About 5 percent of the U.S. population hunts, according to the Nevada Department of Wildlife. Wild animal populations are managed by the state, and the number of hunting tags (tickets to authorize a big game animal kill) issued each season is determined with a goal of managing animal populations. Hunting license fees and tag fees go to efforts to manage wildlife and their habitats. Big game species in Nevada include mule deer, Rocky Mountain elk, mountain goat, pronghorn antelope and black bear. Additionally, hunters may kill certain species of quail, grouse, dove, coyotes and jackrabbits. NDOW licenses more than 90 commercial taxidermists in the state.

In July, international anti-hunting passions roiled up after Cecil, a well-known lion living in a wildlife park in Zimbabwe, was killed illegally by American trophy hunter Walter Palmer. People flocked to social media to lambaste the hunter, publicize his Minnesota dental practice as a target for protest, and threaten his life, driving him temporarily into hiding. The government of Zimbabwe called for his extradition to face criminal charges.

The Werners shake their heads about this — they espouse hunting rules and ethics, which allow hunters to kill approved species in approved areas. Law-abiding hunters are keenly aware of the damage done to their sport by those who don’t follow the rules and draw attention to what non-hunters consider to be brutal or unfair treatment of animals.

“Listen, we love the animals. And we go to places to see bighorn sheep where we just take cameras. It’s about preserving the beauty,” Ryan says. 

“Taxidermy is not for everybody ... but with taxidermy, you can come touch it and feel how thick the horns are and rub the fur and see how it’s soft this way and coarse the other way. ... You can’t just walk up to an elk and do that.”

The Nevada Department of Wildlife hunter education course, which is required prior to acquiring a license, instructs hunters to follow the “fair chase” rules, which prohibit using vehicles, electronic animal calls and shooting within a fenced enclosure. The hunting guidebook also advises hunters to “strive for a quick, clean kill, ensure that meat and usable parts are not wasted (and) treat both game and nongame animals ethically.”

Ryan and Vikki say they’re active in conservation efforts with the Nevada Department of Wildlife. Last month, they rounded up 25 volunteers to install water guzzlers for an antelope herd; they’ve held fundraisers that benefit habitat management. They're also active at meetings of the county's wildlife advisory board, frequently offering input about wildlife issues.

"Everybody knows the Werners," Veire says. "They're always up to jump in and help out (with conservation efforts)."

“We’re not just excited about the size of the hunt or the business, we’re just as excited to see kids get their first deer, even if it’s a doe with no horns. We’re just as excited about that as getting the guy with the state record (biggest mount),” Ryan says.

The Werners do offer taxidermy for African animals, provided they were legal hunts.
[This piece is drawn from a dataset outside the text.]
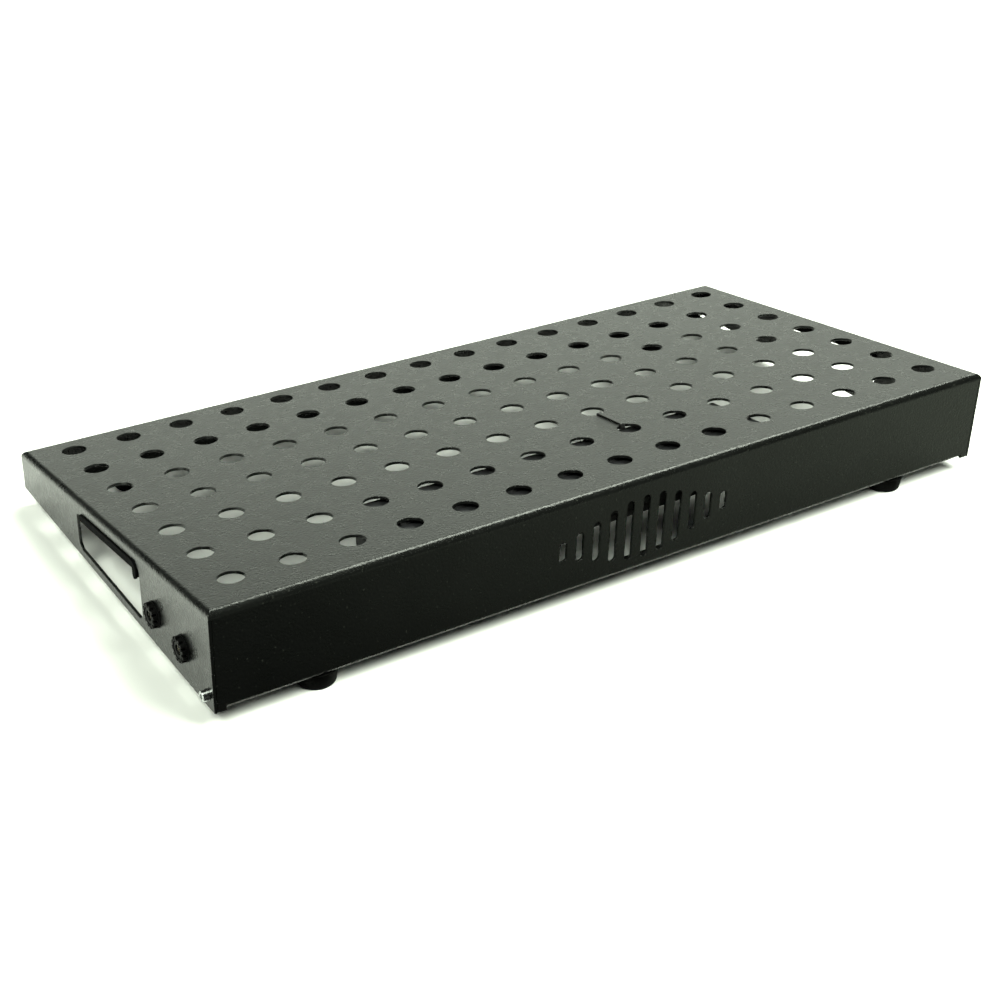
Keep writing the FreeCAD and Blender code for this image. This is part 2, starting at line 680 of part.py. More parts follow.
def supply_shell():
    """Extruded tube with board ledges and a screw boss in each corner."""
    left, right = supply_span()
    near, far, bottom = supply_faces()
    left, right = left + SUPPLY_END, right - SUPPLY_END
    length = right - left
    outer = box((left, near, bottom), (right, far, SUPPLY_TOP))
    outer = outer.makeFillet(SUPPLY_EDGE_ROUND, [edge for edge in outer.Edges if edge.Length > length - 1])
    inner = box((left - 1, near + SUPPLY_WALL, bottom + SUPPLY_WALL),
                (right + 1, far - SUPPLY_WALL, SUPPLY_TOP - SUPPLY_WALL))
    shell = outer.cut(inner)
    for down, height in boss_places():
        shell = shell.fuse(rod(BOSS_RADIUS, length, V(left, down, height), INWARD))
        shell = shell.cut(rod(M3_RADIUS, length, V(left, down, height), INWARD))
    for low, high in ((near + SUPPLY_WALL / 2, near + SUPPLY_WALL + LEDGE_DEPTH),
                      (far - SUPPLY_WALL - LEDGE_DEPTH, far - SUPPLY_WALL / 2)):
        ledge = box((left, low, BOARD_UNDERSIDE - LEDGE_THICKNESS), (right, high, BOARD_UNDERSIDE))
        shell = shell.fuse(ledge)
    for x in outlet_places():
        shell = shell.cut(rod(OUTLET_NECK, SUPPLY_WALL + 2, V(x, far + 1, outlet_height()), V(0, -1, 0)))
    lamp_hole = rod(LAMP_RADIUS, SUPPLY_WALL + 2, V(lamp_x(), far + 1, outlet_height()), V(0, -1, 0))
    shell = shell.cut(lamp_hole)
    return on_deck(shell.removeSplitter())


def supply_end(at_right):
    left, right = supply_span()
    near, far, bottom = supply_faces()
    x = right - SUPPLY_END if at_right else left
    plate = box((x, near, bottom), (x + SUPPLY_END, far, SUPPLY_TOP))
    corners = [edge for edge in plate.Edges if abs(edge.Length - SUPPLY_END) < 0.01]
    plate = plate.makeFillet(SUPPLY_EDGE_ROUND, corners)
    for down, height in boss_places():
        plate = plate.cut(rod(M3_HOLE_RADIUS, SUPPLY_END + 2, V(x - 1, down, height), INWARD))
    if at_right:
        inlet_hole = V(x - 1, (near + far) / 2, outlet_height())
        plate = plate.cut(rod(OUTLET_NECK, SUPPLY_END + 2, inlet_hole, INWARD))
    return on_deck(plate)


def supply_end_screws():
    left, right = supply_span()
    screws = []
    for x, inward in ((left, INWARD), (right, OUTWARD)):
        for down, height in boss_places():
            seat = V(x, down, height)
            head = rod(M3_HEAD_RADIUS, M3_HEAD_HEIGHT, seat - inward * M3_HEAD_HEIGHT, inward)
            recess = hexagon(M3_RECESS_FLATS, M3_RECESS_DEPTH, seat - inward * M3_HEAD_HEIGHT, inward)
            shank = rod(M3_RADIUS - THREAD_GAP, M3_LENGTH, seat, inward)
            screws.append(on_deck(head.cut(recess).fuse(shank)))
    return screws


def barrel_socket(place, direction, wall):
    """Round socket for a barrel plug, through a wall: direction points into the supply."""
    flange = rod(OUTLET_FLANGE, OUTLET_PROUD, place - direction * OUTLET_PROUD, direction)
    neck = rod(OUTLET_NECK - SNAP_GAP, wall + SLIDE_GAP, place, direction)
    body = rod(OUTLET_NECK + OUTLET_SHOULDER, OUTLET_DEPTH - wall, place + direction * wall, direction)
    bore = rod(OUTLET_BORE, OUTLET_DEPTH - OUTLET_FLOOR, place - direction * OUTLET_PROUD, direction)
    return flange.fuse(neck).fuse(body).cut(bore).removeSplitter()


def socket_pin(place, direction):
    start = place + direction * OUTLET_PIN_SETBACK
    floor = OUTLET_DEPTH - OUTLET_FLOOR - OUTLET_PROUD
    pin = rod(OUTLET_PIN, floor - OUTLET_PIN_SETBACK, start, direction)
    tip = [edge for edge in pin.Edges if edge.Closed and (edge.CenterOfMass - start).Length < 0.01]
    return pin.makeFillet(OUTLET_PIN_ROUND, tip)


def supply_sockets():
    """The outlets along the side that faces the low wall, then the inlet in the right end."""
    right = supply_span()[1]
    near, far = supply_faces()[:2]
    uphill = V(0, -1, 0)
    outlets, pins = [], []
    for x in outlet_places():
        place = V(x, far, outlet_height())
        outlets.append(on_deck(barrel_socket(place, uphill, SUPPLY_WALL)))
        pins.append(on_deck(socket_pin(place, uphill)))
    inlet_place = V(right, (near + far) / 2, outlet_height())
    inlet = on_deck(barrel_socket(inlet_place, OUTWARD, SUPPLY_END))
    inlet_pin = on_deck(socket_pin(inlet_place, OUTWARD))
    return outlets, pins, inlet, inlet_pin


def lamp_x():
    return supply_span()[1] - LAMP_FROM_END


def supply_lamp():
    far = SUPPLY_FROM_TALL_WALL + SUPPLY_WIDTH
    stem = rod(LAMP_RADIUS - SNAP_GAP, LAMP_LENGTH, V(lamp_x(), far, outlet_height()), V(0, -1, 0))
    dome = Part.makeSphere(LAMP_RADIUS - SNAP_GAP, V(lamp_x(), far, outlet_height()))
    return on_deck(stem.fuse(dome).removeSplitter())


def supply_board():
    left, right = supply_span()
    near, far = supply_faces()[:2]
    side_gap = SUPPLY_WALL + BOARD_SIDE_GAP
    return on_deck(box((left + BOARD_END_GAP, near + side_gap, BOARD_UNDERSIDE),
                       (right - BOARD_INLET_GAP, far - side_gap, BOARD_UNDERSIDE + BOARD_THICKNESS)))


def board_parts():
    """One isolating converter and one smoothing capacitor behind each outlet."""
    top = BOARD_UNDERSIDE + BOARD_THICKNESS
    converters, capacitors = [], []
    half = CONVERTER_SIZE / 2
    side = SUPPLY_FROM_TALL_WALL + CONVERTER_FROM_SIDE
    can_side = SUPPLY_FROM_TALL_WALL + CAPACITOR_FROM_SIDE
    for x in outlet_places():
        block = box((x - half, side, top), (x + half, side + CONVERTER_SIZE, top + CONVERTER_HEIGHT))
        converters.append(on_deck(block))
        capacitors.append(on_deck(rod(CAPACITOR_RADIUS, CAPACITOR_HEIGHT, V(x, can_side, top), UP)))
    return converters, capacitors


def tape(layer):
    """Hook-and-loop tape between the first two rows of deck holes: layer 0 is under the deck."""
    left, right = supply_span()
    middle = FIRST_ROW + ROW_PITCH / 2
    top = -SHEET - layer * TAPE_THICKNESS
    return on_deck(box((left + TAPE_END_MARGIN, middle - TAPE_WIDTH / 2, top - TAPE_THICKNESS),
                       (right - TAPE_END_MARGIN, middle + TAPE_WIDTH / 2, top)))


# ---- cable tie ----

def cable_tie():
    """Nylon tie round the deck's web between two holes, with its head underneath."""
    x, first = hole_place(TIE_COLUMN, TIE_ROWS[0])
    second = hole_place(TIE_COLUMN, TIE_ROWS[1])[1]
    near = first + math.sqrt((HOLE_DIAMETER / 2) ** 2 - (TIE_WIDTH / 2) ** 2)
    far = second - math.sqrt((HOLE_DIAMETER / 2) ** 2 - (TIE_WIDTH / 2) ** 2)
    half = TIE_WIDTH / 2
    gap = TIE_SLACK
    grown = gap + TIE_THICKNESS
    side = x - half
    outer = [V(side, near - grown, grown), V(side, far + grown, grown),
             V(side, far + grown, -SHEET - grown), V(side, near - grown, -SHEET - grown)]
    inner = [V(side, near - gap, gap), V(side, far + gap, gap),
             V(side, far + gap, -SHEET - gap), V(side, near - gap, -SHEET - gap)]
    loop = Part.Face(rounded_outline(outer, [TIE_OUTER_ROUND] * 4))
    loop = loop.cut(Part.Face(rounded_outline(inner, [TIE_INNER_ROUND] * 4)))
    band = loop.extrude(V(TIE_WIDTH, 0, 0))
    top = -SHEET - gap - TIE_SLACK
    bottom = top - TIE_HEAD_HEIGHT
    middle = far - TIE_HEAD_FROM_HOLE
    head = box((x - TIE_HEAD_WIDTH / 2, middle - TIE_HEAD_LENGTH / 2, bottom),
               (x + TIE_HEAD_WIDTH / 2, middle + TIE_HEAD_LENGTH / 2, top))
    stub = box((side, middle - TIE_THICKNESS / 2, bottom - TIE_STUB),
               (side + TIE_WIDTH, middle + TIE_THICKNESS / 2, bottom + TIE_THICKNESS))
    return on_deck(band.fuse(head).fuse(stub).removeSplitter())


# ---- assembly ----

def build_nodes():
    nodes = {
        "deck_panel": deck_panel(),
        "tall_wall": tall_wall(),
        "low_wall": low_wall(),
        "left_wall": left_wall(),
        "right_wall": right_wall(),
        "cable_tie": cable_tie(),
    }
    nodes["left_handle_trim"] = handle_trim(LEFT, 1)
    nodes["right_handle_trim"] = handle_trim(RIGHT, -1)

    foot_names = ("foot_tall_left", "foot_low_left", "foot_tall_right", "foot_low_right")
    for name, (x, y) in zip(foot_names, foot_places()):
        nodes[name] = foot(x, y)
    washers, screws, nuts = foot_fasteners()
    nodes["foot_washers"] = Part.makeCompound(washers)
    nodes["foot_screws"] = Part.makeCompound(screws)
    nodes["foot_nuts"] = Part.makeCompound(nuts)
    screws, nuts = corner_fasteners()
    nodes["corner_screws"] = Part.makeCompound(screws)
    nodes["corner_nuts"] = Part.makeCompound(nuts)

    for name, (y, z) in jack_places().items():
        nodes[name + "_jack_body"] = jack_body(y, z)
        nodes[name + "_jack_cap"] = jack_cap(y, z)
        nodes[name + "_jack_nut"] = jack_nut(y, z)
        nodes[name + "_jack_washer"] = jack_washer(y, z)
        nodes[name + "_sleeve_contact"] = jack_sleeve(y, z)
        nodes[name + "_tip_spring"] = tip_spring(y, z)

    outlets, outlet_pins, inlet, inlet_pin = supply_sockets()
    converters, capacitors = board_parts()
    nodes["supply_shell"] = supply_shell()
    nodes["supply_end_left"] = supply_end(False)
    nodes["supply_end_right"] = supply_end(True)
    nodes["supply_end_screws"] = Part.makeCompound(supply_end_screws())
    nodes["supply_outlets"] = Part.makeCompound(outlets)
    nodes["supply_outlet_pins"] = Part.makeCompound(outlet_pins)
    nodes["supply_inlet"] = inlet
    nodes["supply_inlet_pin"] = inlet_pin
    nodes["supply_lamp"] = supply_lamp()
    nodes["supply_board"] = supply_board()
    nodes["supply_converters"] = Part.makeCompound(converters)
    nodes["supply_capacitors"] = Part.makeCompound(capacitors)
    nodes["loop_tape"] = tape(0)
    nodes["hook_tape"] = tape(1)
    return nodes


os.makedirs("parts", exist_ok=True)
for node_name, shape in build_nodes().items():
    shape.exportStep("parts/" + node_name + ".step")
    bounds = shape.BoundBox
    print(f"{node_name:24s} solids {len(shape.Solids):2d} valid {shape.isValid()} "
          f"x {bounds.XMin:7.1f} {bounds.XMax:7.1f} y {bounds.YMin:7.1f} {bounds.YMax:7.1f} "
          f"z {bounds.ZMin:6.1f} {bounds.ZMax:6.1f}")
for jack_name, (jack_y, jack_z) in jack_places().items():
    print(jack_name, "tip spring pivot", tip_spring_pivot(jack_y, jack_z))
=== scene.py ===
import json
import math
import bmesh
import bpy
from mathutils import Matrix, Vector, noise
from mathutils.geometry import delaunay_2d_cdt


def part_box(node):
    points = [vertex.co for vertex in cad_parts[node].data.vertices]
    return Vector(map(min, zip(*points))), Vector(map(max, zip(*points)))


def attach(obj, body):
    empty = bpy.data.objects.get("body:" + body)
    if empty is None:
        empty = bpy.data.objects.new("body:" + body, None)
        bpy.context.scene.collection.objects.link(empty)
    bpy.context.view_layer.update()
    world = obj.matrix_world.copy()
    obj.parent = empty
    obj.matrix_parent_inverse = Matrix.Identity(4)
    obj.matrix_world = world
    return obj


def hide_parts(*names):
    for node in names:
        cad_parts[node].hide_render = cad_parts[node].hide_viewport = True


# The looks of a folded-steel pedalboard. Pieces are modelled in millimetres, in the CAD model's
# frame: X runs along the two long walls, the tall wall is at -Y, and the feet stand on Z = 0.

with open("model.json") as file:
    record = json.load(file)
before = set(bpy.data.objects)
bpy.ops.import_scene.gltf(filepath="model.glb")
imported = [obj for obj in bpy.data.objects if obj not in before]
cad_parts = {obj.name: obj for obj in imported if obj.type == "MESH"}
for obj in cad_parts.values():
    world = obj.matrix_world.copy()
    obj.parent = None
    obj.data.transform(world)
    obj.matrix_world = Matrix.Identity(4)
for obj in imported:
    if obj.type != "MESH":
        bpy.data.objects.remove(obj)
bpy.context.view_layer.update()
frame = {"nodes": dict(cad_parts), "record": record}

MM = 0.001
TAU = 2 * math.pi
CHASSIS = "chassis"
X, Y, Z = Vector((1, 0, 0)), Vector((0, 1, 0)), Vector((0, 0, 1))


def mm_box(node):
    low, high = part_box(node)
    return low / MM, high / MM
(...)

Their website’s price list includes a full-size lion for $5,875 and a giraffe for $28,725. But their bread and butter — Nevada’s antelope, deer and elk cape mounts — run closer to the $600-$1,200 range, more for full-body, life-size trophies.

 

A Flash of Life (almost)Ryan shows me a bird mount — a little bird, smaller than my hand — and ushers James, his 17-year old, youngest son, over to talk to me. “I found it outside, it was already dead,” James explains. “And I was just bored.” So he took it into the shop and carefully sliced it open, removed the innards and bones, preserved it and, he says, gave it some dignity by displaying it here, looking upright and clean in the shop. In his three years of hunting and doing taxidermy, he’s completed all kinds of mounts that have taken on a lifelike appearance. But it all started with a coyote.
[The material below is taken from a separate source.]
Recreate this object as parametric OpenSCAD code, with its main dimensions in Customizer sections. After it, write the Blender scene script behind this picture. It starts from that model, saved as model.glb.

We walk over to the coyote mount, which seems small, and even to the inexpert eye, a little ragged compared to the finely stitched mounts around the shop. It seems somehow less lifelike than the others — but I can’t be sure why, since none of them are alive.  

“It was his first (kill),” Ryan says. “And he said he wanted to (mount) it, so we let him ... It was pretty good for his first one, but it’s actually pretty bad.” Ryan and James laugh as we look at it. Although I don’t see any staples or thread, it’s missing that weird moment where you double-take for a second and allow your mind to imagine a live coyote. And that’s one way to tell well-crafted taxidermy from that which is less so: the fleeting sense that it was once alive.

To the Werners, that’s a valuable experience. In fact, in addition to growing the business, one of their long-term goals is to provide more education about wildlife, hunting and taxidermy to Southern Nevadans.

“Vikki would love to do a whole education (display) at the County and let people interact with hunters and let them know we’re not bad people,” Ryan says. “We’re animal-lovers. We don’t want anything to be extinct.”